# Work to complete
Return only the lines between the line holding "runs back from the ring" and the line holding "points = [vertex.co", the two boundary lines included, exactly as they appear.
* START *
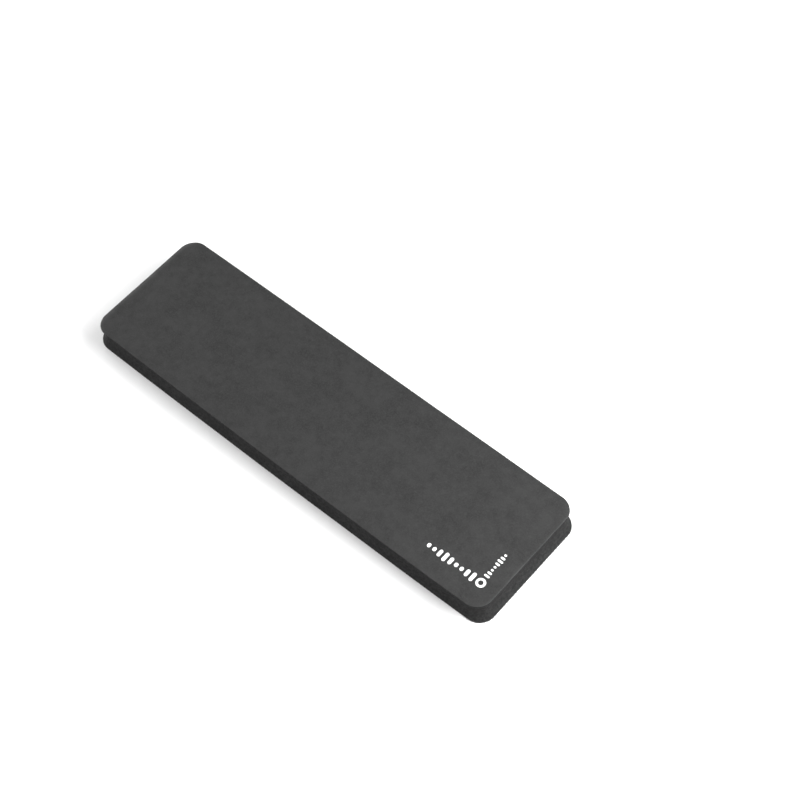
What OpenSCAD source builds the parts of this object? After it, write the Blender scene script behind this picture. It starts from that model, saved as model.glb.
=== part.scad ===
// Foam wrist rest: a long low pad laminated from a smooth skin, a thick sponge core and a textured sole.
// The pad lies on the plane z = 0. +X runs along its length, -Y is the side where the hands come from.

/* [Pad] */
// Length of the top face
length = 355.6; // [300:0.1:460]
// Depth of the pad at its ends, from the front edge to the back edge
depth = 101.6; // [70:0.1:130]
// Height of the pad without the print
thickness = 20; // [14:0.5:26]
// Radius of the four corners in plan
corner_radius = 12; // [6:0.5:25]

/* [Cut edge] */
// How much further out the sole reaches than the top face, at each end
end_splay = 1.8; // [0:0.1:3]
// How far the front wall bulges out half-way along the pad
front_bow = 1.2; // [0:0.1:3]
// Depth of the hollow that die cutting leaves half-way up the walls
waist = 2.2; // [0.5:0.1:4]

/* [Layers] */
// Thickness of the smooth skin on top
skin_t = 1; // [0.6:0.1:2]
// Thickness of the textured sole
sole_t = 1.5; // [1:0.1:3]
// Thickness of each adhesive film
film_t = 0.15; // [0.1:0.05:0.3]
// How far the adhesive films stop short of the cut edge
film_setback = 3; // [2:0.5:5]

/* [Print] */
// Thickness of the printed ink
ink_t = 0.05; // [0.03:0.01:0.1]
// Distance from the right end of the top face to the print
print_margin_x = 10; // [8:1:60]
// Distance from the front edge of the top face to the middle of the row of bars
print_margin_y = 18; // [12:1:50]
// Outer diameter of the ring between the two rows
ring_d = 7; // [4:0.5:12]
// Width of the ring's line
ring_w = 1.7; // [0.8:0.1:1.9]
// Clear distance from the ring to the first bar of each row
ring_gap = 2; // [1:0.5:6]
// Height of the tallest bar
bar_h = 7; // [4:0.5:10]
// Width of a bar
bar_w = 2.6; // [1.5:0.1:4]
// Distance from one bar to the next
bar_pitch = 4.6; // [3.5:0.1:8]
// How many large bars run along the front edge
bar_count = 9; // [3:1:14]
// Size of the small bars, next to the large ones
small_size = 0.6; // [0.5:0.05:1]
// How many small bars run back from the ring
small_count = 8; // [3:1:14]

/* [Hidden] */
$fn = 48;

// Chords in a corner's quarter turn, along the front wall, and up the hollow of the walls
corner_steps = 8;
front_steps = 12;
wall_steps = 8;

core_z0 = sole_t + film_t;
core_z1 = thickness - skin_t - film_t;
core_h = core_z1 - core_z0;
core_mid_z = (core_z0 + core_z1) / 2;
// Radius of the arc that is core_h high and waist deep
hollow_r = (core_h * core_h / 4 + waist * waist) / (2 * waist);

corner_x = length / 2 - corner_radius;
// The pad is centred over its whole depth, the bulge included
back_y = (depth + front_bow) / 2;
front_y = back_y - depth;

// How far the wall lies inside the straight cut, at height z of the core
function hollow(z) = sqrt(hollow_r * hollow_r - pow(z - core_mid_z, 2)) - hollow_r + waist;

// How far the ends reach past the top face at height z
function splay(z) = end_splay * (1 - z / thickness);

// How far the front edge is pushed out at x
function bow(x) = front_bow * max(0, 1 - pow(2 * x / length, 2));

// A point with the front bulge added
function bowed(p) = p.y < 0 ? [p.x, p.y - bow(p.x)] : p;

// A corner's quarter turn that starts at angle a, on the right (side 1) or the left (side -1)
function corner(side, centre_y, a, z, inset) = [
    for (i = [0 : corner_steps])
        let (b = a + 90 * i / corner_steps, r = corner_radius - inset)
            [side * (corner_x + splay(z)) + r * cos(b), centre_y + r * sin(b)]
];

// The pad's outline at height z, counter-clockwise, and inset from the straight cut
function outline(z, inset = 0) = [
    for (p = concat(
        [for (i = [1 : front_steps - 1])
            [(2 * i / front_steps - 1) * (corner_x + splay(z)), front_y + inset]],
        corner(1, front_y + corner_radius, -90, z, inset),
        corner(1, back_y - corner_radius, 0, z, inset),
        corner(-1, back_y - corner_radius, 90, z, inset),
        corner(-1, front_y + corner_radius, 180, z, inset)
    )) bowed(p)
];

// A closed solid through outlines of the same length, from the lowest to the highest
module loft(heights, outlines) {
    n = len(outlines[0]);
    last = len(heights) - 1;
    points = [for (j = [0 : last], p = outlines[j]) [p.x, p.y, heights[j]]];
    floor_face = [for (i = [0 : n - 1]) i];
    top_face = [for (i = [n - 1 : -1 : 0]) last * n + i];
    walls = [
        for (j = [0 : last - 1], i = [0 : n - 1])
            let (a = j * n + i, b = j * n + (i + 1) % n)
                each [[a, a + n, b + n], [a, b + n, b]]
    ];
    polyhedron(points, concat([floor_face, top_face], walls));
}

// A sheet whose edge is straight, between two heights
module sheet(z0, z1, inset = 0) {
    translate([0, 0, z0])
        linear_extrude(height = z1 - z0)
            polygon(outline((z0 + z1) / 2, inset));
}

module textured_sole() {
    color("#2b2b2d") sheet(0, sole_t);
}

module lower_bond_film() {
    color("#d8cfb4") sheet(sole_t, core_z0, film_setback);
}

module foam_core() {
    heights = [for (j = [0 : wall_steps]) core_z0 + core_h * j / wall_steps];
    color("#3a3a3c") loft(heights, [for (z = heights) outline(z, hollow(z))]);
}

module upper_bond_film() {
    color("#d8cfb4") sheet(core_z1, core_z1 + film_t, film_setback);
}

module smooth_skin() {
    color("#48484a") sheet(thickness - skin_t, thickness);
}

// One upright bar of the print, with round ends
module bar(w, h) {
    square([w, h - w], center = true);
    for (side = [-1, 1])
        translate([0, side * (h - w) / 2])
            circle(d = w);
}

// Bars that run left from the ring, and whose heights rise and fall like a wave
module wave(count, size) {
    start = ring_d / 2 + ring_gap + bar_w * size / 2;
    for (i = [0 : count - 1])
        translate([-start - i * bar_pitch * size, 0])
            bar(bar_w * size, bar_h * size * (0.7 + 0.3 * cos(i * 360 / 5)));
}

// A ring, a wave of bars along the front edge and a smaller one that runs back from the ring
module printed_mark() {
    color("#e6e6e6")
        translate([length / 2 - print_margin_x - ring_d / 2, front_y + print_margin_y, thickness])
            linear_extrude(height = ink_t) {
                difference() {
                    circle(d = ring_d);
                    circle(d = ring_d - 2 * ring_w);
                }
                wave(bar_count, 1);
                rotate(-90)
                    wave(small_count, small_size);
            }
}

textured_sole();
lower_bond_film();
foam_core();
upper_bond_film();
smooth_skin();
printed_mark();
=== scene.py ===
"""The looks of a laminated foam wrist rest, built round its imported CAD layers.

The pad is drawn first as if it had been cut straight: every point has a place in a plain block with
round corners. press() then gives each point the shape that the die and the foam's spring leave, so
the layers keep touching one another however much the edge is rolled, hollowed or splayed.
"""

import math

import bpy
import numpy as np
from mathutils import Matrix, Vector, noise
from mathutils.geometry import delaunay_2d_cdt


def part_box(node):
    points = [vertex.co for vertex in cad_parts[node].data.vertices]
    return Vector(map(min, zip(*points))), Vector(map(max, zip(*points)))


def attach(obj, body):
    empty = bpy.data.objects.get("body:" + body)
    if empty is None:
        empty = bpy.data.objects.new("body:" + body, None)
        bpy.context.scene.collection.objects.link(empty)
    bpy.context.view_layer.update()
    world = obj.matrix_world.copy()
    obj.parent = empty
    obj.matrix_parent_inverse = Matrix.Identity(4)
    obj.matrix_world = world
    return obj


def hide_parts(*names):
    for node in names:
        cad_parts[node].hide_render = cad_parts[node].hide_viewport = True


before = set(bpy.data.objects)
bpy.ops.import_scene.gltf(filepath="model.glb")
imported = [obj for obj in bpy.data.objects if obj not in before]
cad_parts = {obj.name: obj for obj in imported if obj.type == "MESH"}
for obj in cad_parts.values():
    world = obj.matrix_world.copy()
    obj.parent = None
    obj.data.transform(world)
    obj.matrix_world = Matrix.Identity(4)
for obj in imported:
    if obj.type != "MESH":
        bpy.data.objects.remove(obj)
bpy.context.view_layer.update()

MM = 0.001

# The block, from the CAD layers' boxes and, for the last three, the lengths that part.scad uses
skin_low, skin_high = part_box("smooth_skin")
sole_low, sole_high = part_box("textured_sole")
core_low, core_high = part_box("foam_core")
print_low, print_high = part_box("printed_mark")
TOP = skin_high.z
SKIN_FOOT = skin_low.z
SOLE_TOP = sole_high.z
CORNER_RADIUS = 12 * MM
FRONT_BOW = 1.2 * MM
WAIST = 2.2 * MM

# How the soft pad departs from its plain CAD solids
END_SPLAY = 2.0 * MM  # how far the foot stands out past the top at each end, 0.2 mm more than in CAD
FRONT_SPLAY = 0.65 * MM  # the same at the front, which is upright in CAD
LEAN = 0.8 * MM  # how far the whole top has crept to the left over its foot
PROUD = 0.3 * MM  # how far the soft foam stands out past its plain CAD solid
HALF_LENGTH = (sole_high.x - sole_low.x) / 2 - END_SPLAY * (1 - SOLE_TOP / 2 / TOP) + PROUD
BACK_Y = skin_high.y + PROUD
FRONT_Y = skin_low.y + FRONT_BOW - PROUD + FRONT_SPLAY
MIDDLE_Y = (FRONT_Y + BACK_Y) / 2
HALF_DEPTH = (BACK_Y - FRONT_Y) / 2

# The cut edge. The pairs are for most of the edge and for the left end, where it is rolled most.
RIM_DROP = np.array([0.20, 0.90]) * MM  # how far the die pulls the skin's edge down
RIM_WIDTH = np.array([1.6, 4.2]) * MM  # how far in from the edge that reaches
SKIN_FILLET = np.array([0.25, 0.80]) * MM
HOLLOW_POWER = 2.8  # 2 would be a plain arc, and more keeps the turn nearer the two skins
LIP = 0.4 * MM  # how far the skin stands out over the sponge under it
LIP_HEIGHT = 1.5 * MM
FOOT_LIFT = 0.1 * MM
FOOT_WIDTH = 2.0 * MM
EDGE_REACH = 6 * MM  # how fast the hollow of the wall fades towards the middle of the foam
SEAM = 0.005 * MM  # half the hairline gap between two layers
FILM_SETBACK = 3 * MM  # as in part.scad
FILM_EDGE = (0.10 * MM, 0.35 * MM)  # where the sponge's step round a film starts and ends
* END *
# Exercise output
// A ring, a wave of bars along the front edge and a smaller one that runs back from the ring
module printed_mark() {
    color("#e6e6e6")
        translate([length / 2 - print_margin_x - ring_d / 2, front_y + print_margin_y, thickness])
            linear_extrude(height = ink_t) {
                difference() {
                    circle(d = ring_d);
                    circle(d = ring_d - 2 * ring_w);
                }
                wave(bar_count, 1);
                rotate(-90)
                    wave(small_count, small_size);
            }
}

textured_sole();
lower_bond_film();
foam_core();
upper_bond_film();
smooth_skin();
printed_mark();
=== scene.py ===
"""The looks of a laminated foam wrist rest, built round its imported CAD layers.

The pad is drawn first as if it had been cut straight: every point has a place in a plain block with
round corners. press() then gives each point the shape that the die and the foam's spring leave, so
the layers keep touching one another however much the edge is rolled, hollowed or splayed.
"""

import math

import bpy
import numpy as np
from mathutils import Matrix, Vector, noise
from mathutils.geometry import delaunay_2d_cdt


def part_box(node):
    points = [vertex.co for vertex in cad_parts[node].data.vertices]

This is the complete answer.